Masalah pilar harimau akan ia bahas dengan direktur nanti.

"Kenapa kau tidak memberitahuku sejak awal?!"

"Karena putrimu menyukainya!"

"Apa?!" Holan tertegun mendengar itu. "Bagaimana bisa…"

"Dia sahabatnya sejak di panti asuhan. Ia memiliki satu teman lagi namanya Rama, namun entah itu nama asli atau bagaimana, yang jelas anak satunya seolah tak pernah ada dna terdengar hingga sekarang. Yang tersisa adalah Alfa, aku juga tidak tahu bagaimana Alfa bisa berakhir menjadi bagian dari musuh kita, tapi fakta bahwa anak itu adalah teman putrimu, dia pasti memiliki alasan kuat. Dan kenyataan bahwa sekarang dia koma…" Rataka menarik napasnya. "Ia pasti melindungi sesuatu."

"Ini sulit, aku sulit menerimanya!"

"Holan! Dengarkan aku! Dia memiliki mantra kutukan yang sama dengan Nadia, meskipun tingkatannya lebih rendah. Anak itu bisa mati kapan saja di tangan mereka. Selama ini aku menjamin Amy baik-baik saja, bukankah itu sudah lebih cukup untukmu? Bukankah kau juga menginginkan putrimu hidup normal?"

"Apa?"

"Alfa…anak itulah yang membuat putrimu hidup normal hingga saat ini."

"Apa maksudmu? Bicaralah yang jelas!"

"Kenapa kau belum paham juga!

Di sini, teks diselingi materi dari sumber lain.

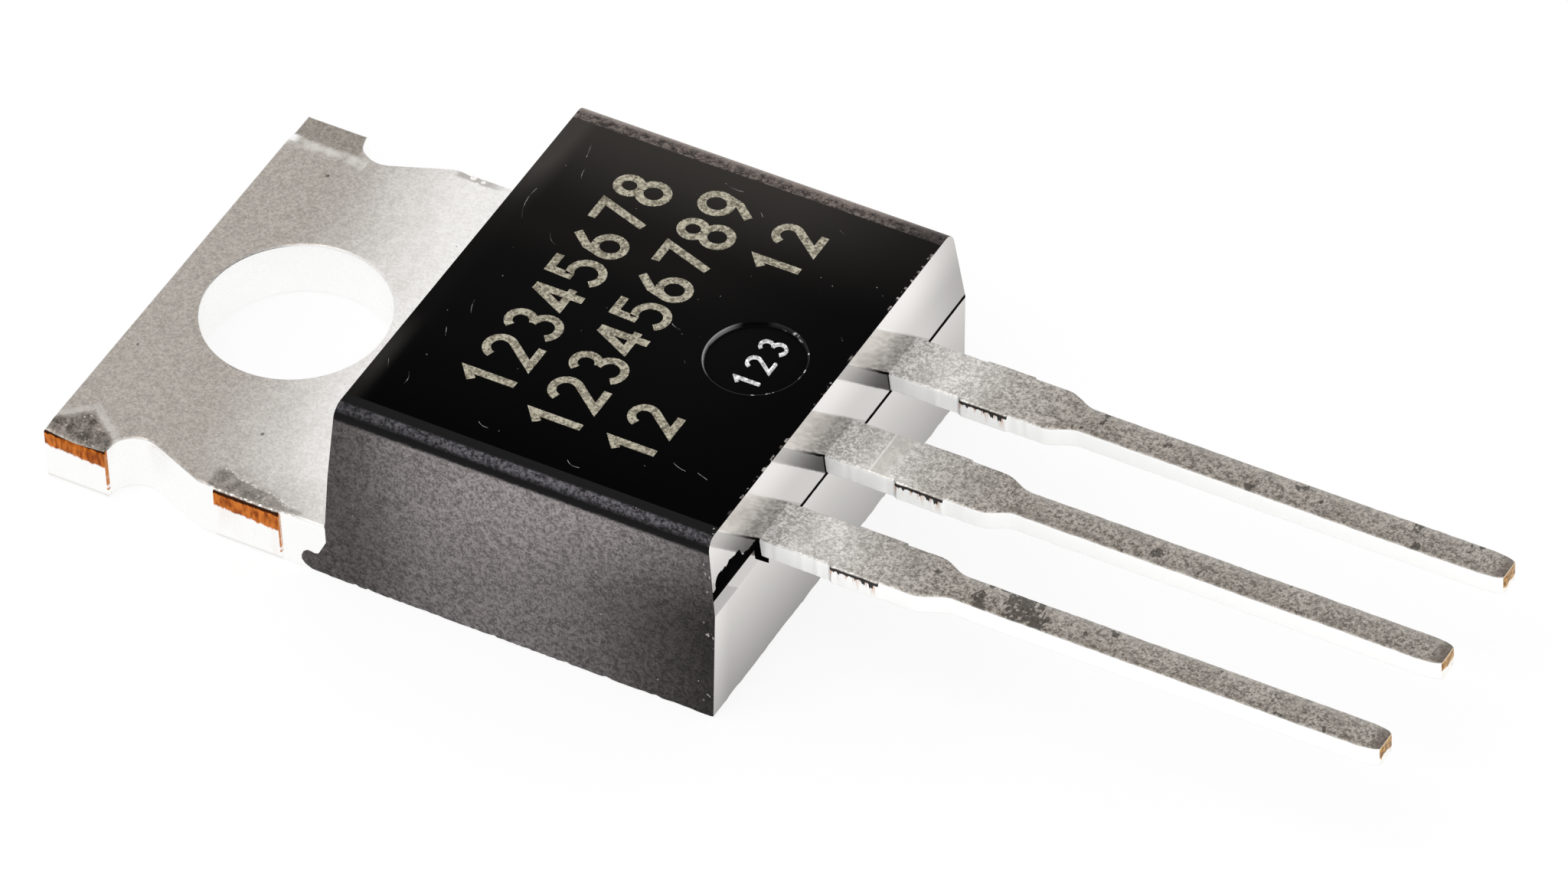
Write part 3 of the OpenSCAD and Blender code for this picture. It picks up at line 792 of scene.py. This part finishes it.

Apa kau tidak pernah muda? Mau sampai kapan kau mengira anak-anakmu adalah anak-anak yang selamanya akan berada di bawah ketiakmu? Mereka sudah dewasa, Holan. Amy maupun Dio. Mereka memiliki orang yang mereka sukai dan ingin lindungi, sama sepertimu yang ingin melindungi isterimu."

Holan memegang dahinya, menutupi matanya dengan telapak tangan. Ia menghela napas panjang sembari berkaca-kaca.

"Apa masa itu akhirnya datang sekarang? Aku seperti orang tua yang kolot, maafkan aku, Taka. Kau harus menjelaskannya seperti ini."

Rataka menepuk bahunya. "Kawan, tidak apa-apa seperti ini. Aku tidak tahu bagaimana rasanya memiliki keluarga. Tapi aku kira kau sudah menjadi ayah yang sangat baik untuk mereka, percayalah."

"Rasanya seperti baru kemarin aku mengadopsi Dio dan Amy. Bagaimana mungkin mereka tumbuh secepat ini. Nadia, cepatlah bangun, kau harus melihat anak-anakmu yang sebentar lagi mungkin akan meninggalkan kita."

"Hei, kenapa kau berkata seperti itu. Aku tidak mengatakan mereka kan segera menikah, kan?"

"Mungkin aku terlalu lama bekerja di kepolisian, sepertinya aku jadi makin kaku dan lemah."

"Apa? Apa itu bahkan mempengaruhimu?" Rataka tertawa. "Ayolah jangan lembek seperti ini, kau tidak lihat direktur, kau tidak lihat ayahmu huh?! Masa kau kalah? Memalukan sekali astaga!" Rataka tertawa. "Aku akan mengambilkan wine terbaik ku kali ini."

Rataka mengambil salah satu botol di rak belakangnya, membuka lalu menuangkannya di gelas kosong Holan.

"Apa aku berhenti saja dari kepolisian?"

"Kau gila, justru itu aku memanggilmu kesini, sialan!"

"Apa maksudnya."

"Aku belum selesai membahas tentang Alfa. Aku minta kau selidiki tentangnya. Aku kemarin melihat dia diletakkan begitu saja oleh seseorang di depan rumah sakit. Saat ini Alfa tengah dirawat di sana.

"Rumah sakit Satria?"

"Iya. Aku tidak tahu apa ini kebetulan atau tidak. Tapi ada dua kemungkinan pelaku mengantar Alfa ke rumah sakit milik keluarga Satria. Pertama, kemungkinan tempat kejadian dia menyiksa Alfa dekat daerah situ atau yang kedua, dia menyerahkan anak itu pada kita dan membuangnya."

"Aku paham maksudmu. Karena dia sudah tidak berguna lagi, kemungkinan besar nak itu akan mati semakin tinggi. Sepertinya mereka tahu kalau Alfa dan Amy memiliki hubungan lebih dari pengawas dan yang diawasi."

"Kau sudah kembali pada dirimu yang logis sekarang."